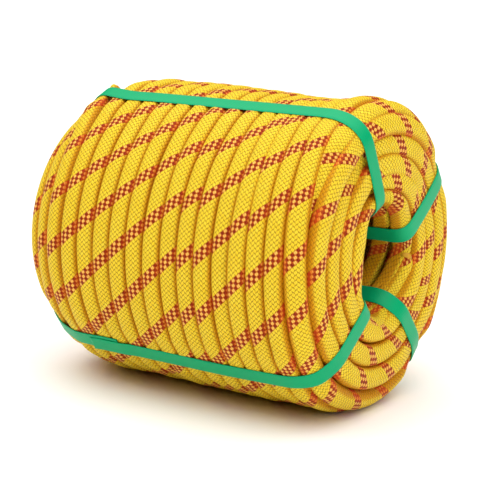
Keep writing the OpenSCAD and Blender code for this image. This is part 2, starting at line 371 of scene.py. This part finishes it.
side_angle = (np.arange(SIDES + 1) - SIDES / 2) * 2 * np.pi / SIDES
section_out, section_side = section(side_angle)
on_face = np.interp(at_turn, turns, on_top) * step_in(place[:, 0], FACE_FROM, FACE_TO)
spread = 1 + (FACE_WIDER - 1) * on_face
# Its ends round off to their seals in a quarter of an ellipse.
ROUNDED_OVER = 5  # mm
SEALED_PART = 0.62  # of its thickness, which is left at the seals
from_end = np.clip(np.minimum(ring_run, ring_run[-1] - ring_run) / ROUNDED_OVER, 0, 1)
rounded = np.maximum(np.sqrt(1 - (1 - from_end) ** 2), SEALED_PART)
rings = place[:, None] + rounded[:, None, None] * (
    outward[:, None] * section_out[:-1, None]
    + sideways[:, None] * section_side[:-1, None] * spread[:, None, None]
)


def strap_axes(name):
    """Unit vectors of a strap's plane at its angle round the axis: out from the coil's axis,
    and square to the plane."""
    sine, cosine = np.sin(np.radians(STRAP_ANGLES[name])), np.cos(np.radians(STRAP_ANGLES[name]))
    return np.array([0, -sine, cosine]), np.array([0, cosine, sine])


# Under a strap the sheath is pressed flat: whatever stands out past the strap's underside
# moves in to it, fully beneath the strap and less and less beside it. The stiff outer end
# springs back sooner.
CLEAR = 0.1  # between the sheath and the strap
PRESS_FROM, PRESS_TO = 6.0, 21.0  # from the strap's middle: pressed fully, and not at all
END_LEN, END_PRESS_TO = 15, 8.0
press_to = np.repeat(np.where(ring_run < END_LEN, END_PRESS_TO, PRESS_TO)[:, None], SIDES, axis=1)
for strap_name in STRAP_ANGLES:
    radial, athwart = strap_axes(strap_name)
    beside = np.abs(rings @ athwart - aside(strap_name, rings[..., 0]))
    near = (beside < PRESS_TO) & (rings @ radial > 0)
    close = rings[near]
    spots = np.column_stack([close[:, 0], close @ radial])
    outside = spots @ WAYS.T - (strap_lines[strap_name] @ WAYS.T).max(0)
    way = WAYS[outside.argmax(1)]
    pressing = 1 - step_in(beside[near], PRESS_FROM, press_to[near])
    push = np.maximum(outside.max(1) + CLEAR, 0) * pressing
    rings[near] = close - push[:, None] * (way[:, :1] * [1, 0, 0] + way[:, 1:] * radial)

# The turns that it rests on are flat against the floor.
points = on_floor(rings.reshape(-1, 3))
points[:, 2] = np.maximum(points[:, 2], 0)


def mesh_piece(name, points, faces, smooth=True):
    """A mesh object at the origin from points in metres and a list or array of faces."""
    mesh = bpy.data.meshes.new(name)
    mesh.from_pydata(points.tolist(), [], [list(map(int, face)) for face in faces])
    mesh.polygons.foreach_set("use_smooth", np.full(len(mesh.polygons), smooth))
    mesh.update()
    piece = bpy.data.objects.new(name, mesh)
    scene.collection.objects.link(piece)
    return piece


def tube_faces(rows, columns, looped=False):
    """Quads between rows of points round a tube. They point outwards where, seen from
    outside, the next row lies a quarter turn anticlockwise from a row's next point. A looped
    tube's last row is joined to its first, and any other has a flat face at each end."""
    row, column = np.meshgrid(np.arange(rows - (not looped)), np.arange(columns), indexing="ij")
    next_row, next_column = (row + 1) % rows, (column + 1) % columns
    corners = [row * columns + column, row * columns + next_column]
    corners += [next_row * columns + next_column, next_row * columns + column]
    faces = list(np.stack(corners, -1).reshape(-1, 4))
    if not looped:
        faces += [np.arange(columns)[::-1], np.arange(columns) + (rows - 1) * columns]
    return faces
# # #
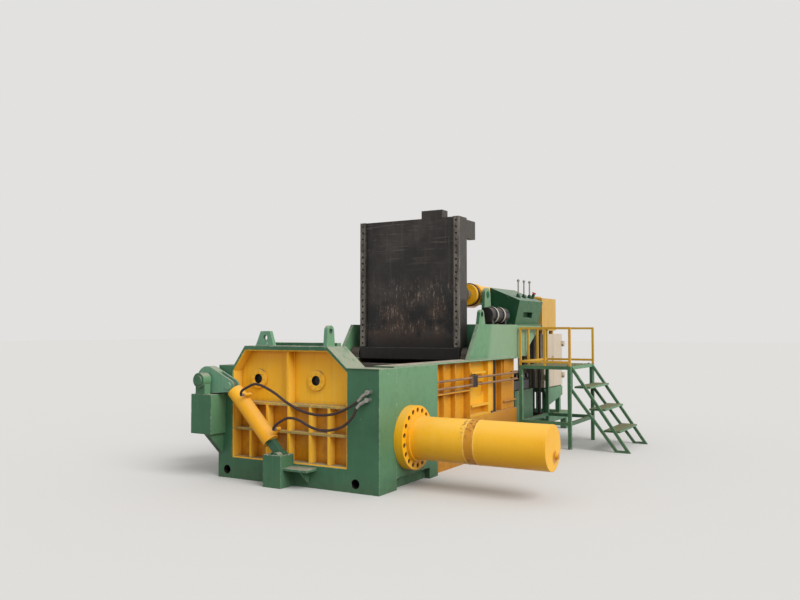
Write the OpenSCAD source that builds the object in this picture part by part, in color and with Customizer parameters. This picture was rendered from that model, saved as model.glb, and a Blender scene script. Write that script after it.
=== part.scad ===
# # #
Output the section opening with the line that has "Keep writing the" and closing with the line that has "return np.array([0, -sine, cosine]), np.array([0, cosine, sine])". Keep both end lines and leave out the rest.

Keep writing the OpenSCAD and Blender code for this image. This is part 2, starting at line 371 of scene.py. This part finishes it.
side_angle = (np.arange(SIDES + 1) - SIDES / 2) * 2 * np.pi / SIDES
section_out, section_side = section(side_angle)
on_face = np.interp(at_turn, turns, on_top) * step_in(place[:, 0], FACE_FROM, FACE_TO)
spread = 1 + (FACE_WIDER - 1) * on_face
# Its ends round off to their seals in a quarter of an ellipse.
ROUNDED_OVER = 5  # mm
SEALED_PART = 0.62  # of its thickness, which is left at the seals
from_end = np.clip(np.minimum(ring_run, ring_run[-1] - ring_run) / ROUNDED_OVER, 0, 1)
rounded = np.maximum(np.sqrt(1 - (1 - from_end) ** 2), SEALED_PART)
rings = place[:, None] + rounded[:, None, None] * (
    outward[:, None] * section_out[:-1, None]
    + sideways[:, None] * section_side[:-1, None] * spread[:, None, None]
)


def strap_axes(name):
    """Unit vectors of a strap's plane at its angle round the axis: out from the coil's axis,
    and square to the plane."""
    sine, cosine = np.sin(np.radians(STRAP_ANGLES[name])), np.cos(np.radians(STRAP_ANGLES[name]))
    return np.array([0, -sine, cosine]), np.array([0, cosine, sine])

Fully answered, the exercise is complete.